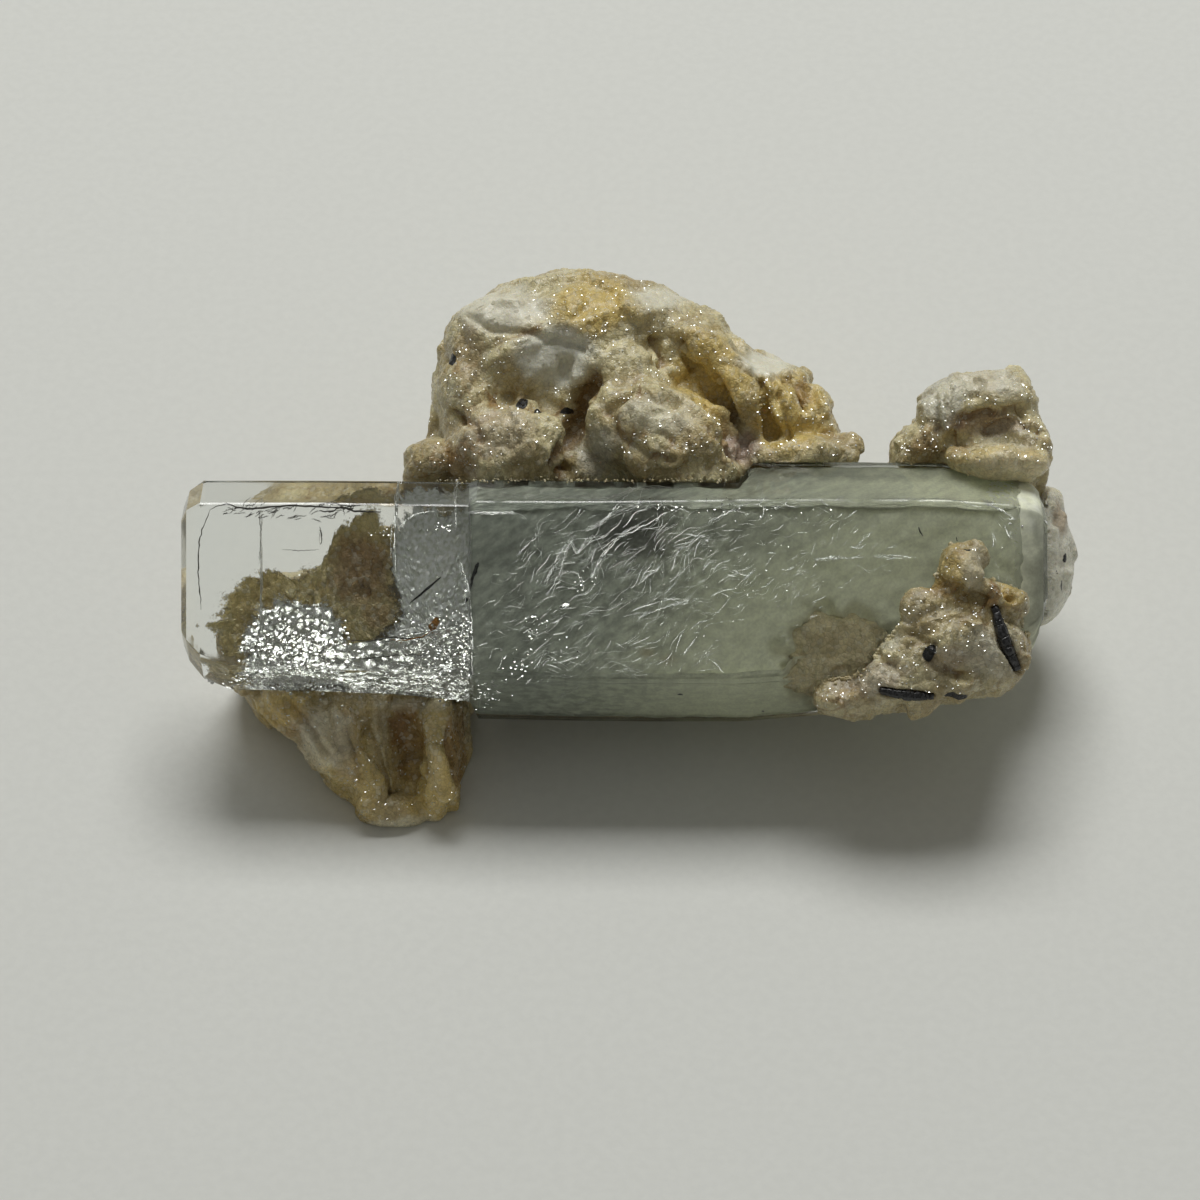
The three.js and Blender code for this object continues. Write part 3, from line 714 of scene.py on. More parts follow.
def sugar_group():
    """Sugary grains: cells on Object coordinates with a shade of their own, a dark gap between them and a
    height."""
    name = "Sugar"
    if name in bpy.data.node_groups:
        return bpy.data.node_groups[name]
    tree, source, sink = new_group(
        name,
        [("Cell Scale", 4000.0)],
        [("Shade", "NodeSocketFloat"), ("Gap", "NodeSocketFloat"), ("Height", "NodeSocketFloat")],
    )
    inputs = {"Vector": object_place(tree), "Scale": source["Cell Scale"]}
    grain = node(tree, "ShaderNodeTexVoronoi", inputs)
    edge = node(tree, "ShaderNodeTexVoronoi", inputs, feature="DISTANCE_TO_EDGE").outputs["Distance"]
    split = node(tree, "ShaderNodeSeparateColor", {"Color": grain.outputs["Color"]})
    tree.links.new(split.outputs["Green"], sink["Shade"])
    tree.links.new(ramp(tree, edge, 0.0, 0.12, 1.0, 0.0), sink["Gap"])
    tree.links.new(ramp(tree, edge, 0.0, 0.3), sink["Height"])
    return tree


def sugar(tree, cell):
    """Places the sugar group with grains of a width in metres."""
    return node(tree, "ShaderNodeGroup", {"Cell Scale": 1 / cell}, node_tree=sugar_group()).outputs


def fray(tree, shader):
    """Lets a film end raggedly where its mesh says that it gives out."""
    broken = times(tree, object_noise(tree, 0.16 * MM, 4.0), 1.4)
    cover = maths(tree, "ADD", read(tree, "cover"), maths(tree, "SUBTRACT", broken, 0.7))
    feed(tree, shader, {"Alpha": ramp(tree, cover, 0.15, 0.75)})


# Materials


def albite_material(name, cream_share, painted_shade_factor=1.0):
    """Granular albite: cream to tan by noise, tinted in spots and hollows, in sugary grains that
    glitter; a factor below 1 dims the whole material as painted shade."""
    material, tree, shader = new_material(name)
    stained = ramp(tree, object_noise(tree, 2.6 * MM, 4.0), cream_share - 0.14, cream_share + 0.14)
    base = mix(tree, stained, paint("cream"), paint("tan"))
    base = mix(tree, ramp(tree, read(tree, "hollow"), 0.3, 1.0, 0, 0.75), base, paint("rust"))
    for tint in TINTS[:-1]:
        base = mix(tree, read(tree, tint), base, paint(tint))
    coarse = sugar(tree, 0.24 * MM)
    fine = sugar(tree, 0.12 * MM)
    grainy = ramp(tree, read(tree, "pale"), 0.2, 1.0, 1.0, 0.25)
    white_grains = times(tree, ramp(tree, coarse["Shade"], 0.72, 0.95), 0.3)
    base = mix(tree, times(tree, white_grains, grainy), base, paint("pale"))
    spread = times(tree, maths(tree, "SUBTRACT", read(tree, "number"), 0.5), grainy)
    # Grain-to-grain tone, times the factor that dims a copy of the albite as painted shade
    base = darken(tree, base, maths(tree, "ADD", times(tree, spread, 0.25), painted_shade_factor))
    gaps = times(tree, times(tree, coarse["Gap"], grainy), 0.2)
    base = darken(tree, base, maths(tree, "SUBTRACT", 1.0, gaps))
    facets = glitter(tree, 0.2 * MM, times(tree, grainy, 0.85), 0.7)
    sparks = glitter(tree, 0.13 * MM, times(tree, grainy, 0.3), 1.0)
    height = times(tree, maths(tree, "ADD", coarse["Height"], times(tree, fine["Height"], 0.5)), grainy)
    finish = {
        "Base Color": mix(tree, ramp(tree, read(tree, "dark"), 0.35, 0.6), base, paint("dark")),
        "Roughness": maths(tree, "SUBTRACT", 0.5, times(tree, sparks["Mask"], 0.3)),
        "Normal": bumped(tree, height, 0.4, 0.05 * MM, facets["Normal"]),
        "Coat Weight": 0.35,
        "Coat Roughness": 0.3,
        "Subsurface Weight": 0.2,
        "Subsurface Radius": (0.9 * MM, 0.7 * MM, 0.4 * MM),
        "Subsurface Scale": 1.0,
    }
    feed(tree, shader, finish)
    return material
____
Directions: From the listing above, reproduce all the lines exactly.

Result of this task:
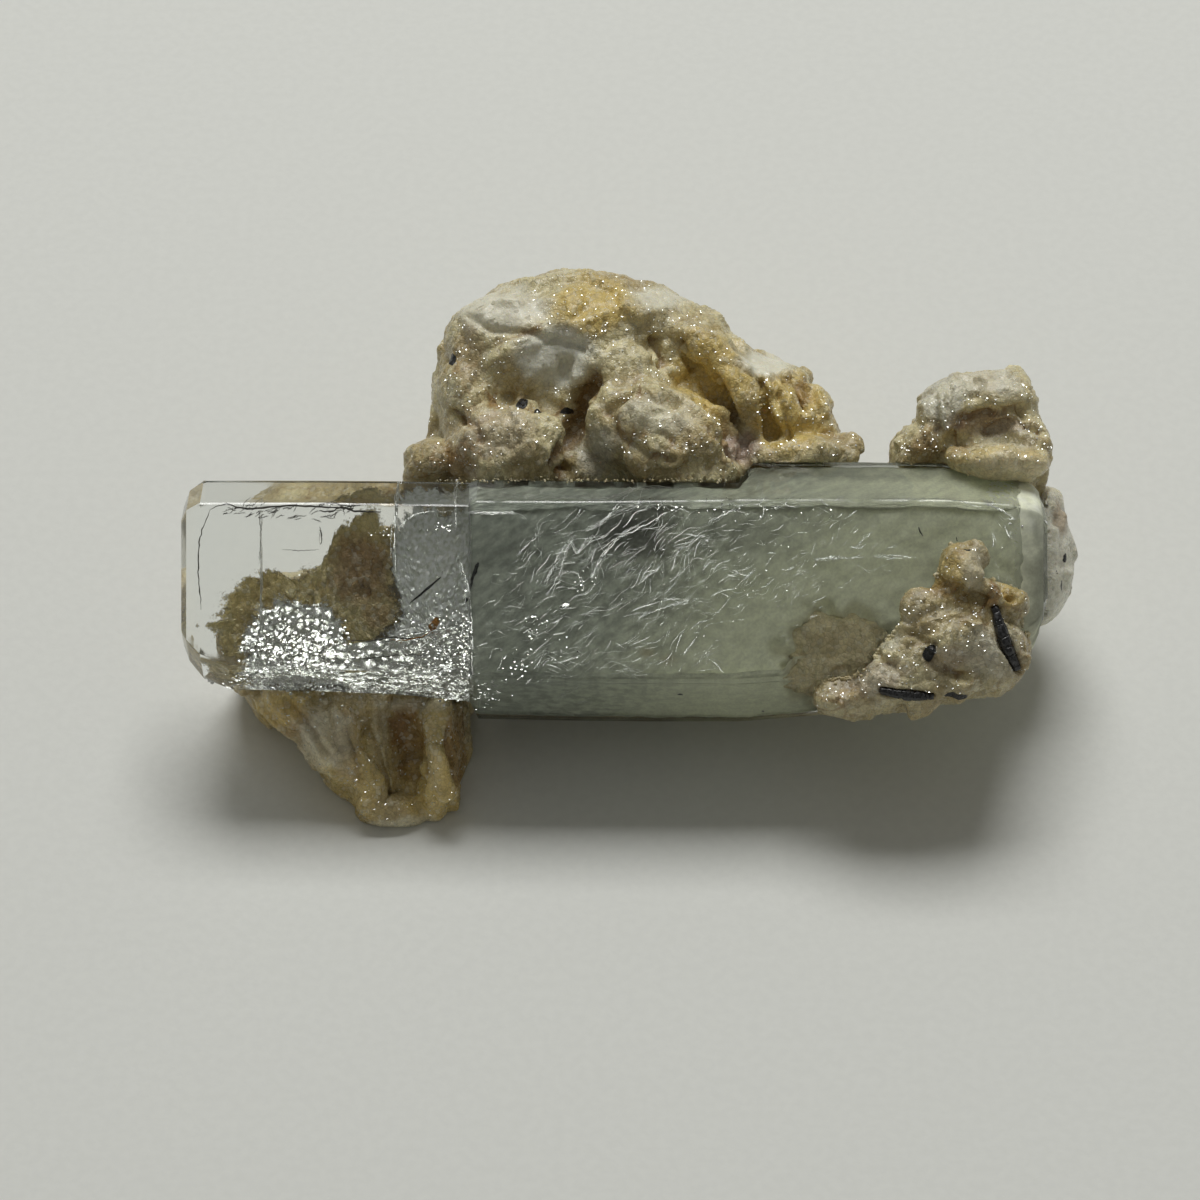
The three.js and Blender code for this object continues. Write part 3, from line 714 of scene.py on. More parts follow.
def sugar_group():
    """Sugary grains: cells on Object coordinates with a shade of their own, a dark gap between them and a
    height."""
    name = "Sugar"
    if name in bpy.data.node_groups:
        return bpy.data.node_groups[name]
    tree, source, sink = new_group(
        name,
        [("Cell Scale", 4000.0)],
        [("Shade", "NodeSocketFloat"), ("Gap", "NodeSocketFloat"), ("Height", "NodeSocketFloat")],
    )
    inputs = {"Vector": object_place(tree), "Scale": source["Cell Scale"]}
    grain = node(tree, "ShaderNodeTexVoronoi", inputs)
    edge = node(tree, "ShaderNodeTexVoronoi", inputs, feature="DISTANCE_TO_EDGE").outputs["Distance"]
    split = node(tree, "ShaderNodeSeparateColor", {"Color": grain.outputs["Color"]})
    tree.links.new(split.outputs["Green"], sink["Shade"])
    tree.links.new(ramp(tree, edge, 0.0, 0.12, 1.0, 0.0), sink["Gap"])
    tree.links.new(ramp(tree, edge, 0.0, 0.3), sink["Height"])
    return tree


def sugar(tree, cell):
    """Places the sugar group with grains of a width in metres."""
    return node(tree, "ShaderNodeGroup", {"Cell Scale": 1 / cell}, node_tree=sugar_group()).outputs


def fray(tree, shader):
    """Lets a film end raggedly where its mesh says that it gives out."""
    broken = times(tree, object_noise(tree, 0.16 * MM, 4.0), 1.4)
    cover = maths(tree, "ADD", read(tree, "cover"), maths(tree, "SUBTRACT", broken, 0.7))
    feed(tree, shader, {"Alpha": ramp(tree, cover, 0.15, 0.75)})


# Materials


def albite_material(name, cream_share, painted_shade_factor=1.0):
    """Granular albite: cream to tan by noise, tinted in spots and hollows, in sugary grains that
    glitter; a factor below 1 dims the whole material as painted shade."""
    material, tree, shader = new_material(name)
    stained = ramp(tree, object_noise(tree, 2.6 * MM, 4.0), cream_share - 0.14, cream_share + 0.14)
    base = mix(tree, stained, paint("cream"), paint("tan"))
    base = mix(tree, ramp(tree, read(tree, "hollow"), 0.3, 1.0, 0, 0.75), base, paint("rust"))
    for tint in TINTS[:-1]:
        base = mix(tree, read(tree, tint), base, paint(tint))
    coarse = sugar(tree, 0.24 * MM)
    fine = sugar(tree, 0.12 * MM)
    grainy = ramp(tree, read(tree, "pale"), 0.2, 1.0, 1.0, 0.25)
    white_grains = times(tree, ramp(tree, coarse["Shade"], 0.72, 0.95), 0.3)
    base = mix(tree, times(tree, white_grains, grainy), base, paint("pale"))
    spread = times(tree, maths(tree, "SUBTRACT", read(tree, "number"), 0.5), grainy)
    # Grain-to-grain tone, times the factor that dims a copy of the albite as painted shade
    base = darken(tree, base, maths(tree, "ADD", times(tree, spread, 0.25), painted_shade_factor))
    gaps = times(tree, times(tree, coarse["Gap"], grainy), 0.2)
    base = darken(tree, base, maths(tree, "SUBTRACT", 1.0, gaps))
    facets = glitter(tree, 0.2 * MM, times(tree, grainy, 0.85), 0.7)
    sparks = glitter(tree, 0.13 * MM, times(tree, grainy, 0.3), 1.0)
    height = times(tree, maths(tree, "ADD", coarse["Height"], times(tree, fine["Height"], 0.5)), grainy)
    finish = {
        "Base Color": mix(tree, ramp(tree, read(tree, "dark"), 0.35, 0.6), base, paint("dark")),
        "Roughness": maths(tree, "SUBTRACT", 0.5, times(tree, sparks["Mask"], 0.3)),
        "Normal": bumped(tree, height, 0.4, 0.05 * MM, facets["Normal"]),
        "Coat Weight": 0.35,
        "Coat Roughness": 0.3,
        "Subsurface Weight": 0.2,
        "Subsurface Radius": (0.9 * MM, 0.7 * MM, 0.4 * MM),
        "Subsurface Scale": 1.0,
    }
    feed(tree, shader, finish)
    return material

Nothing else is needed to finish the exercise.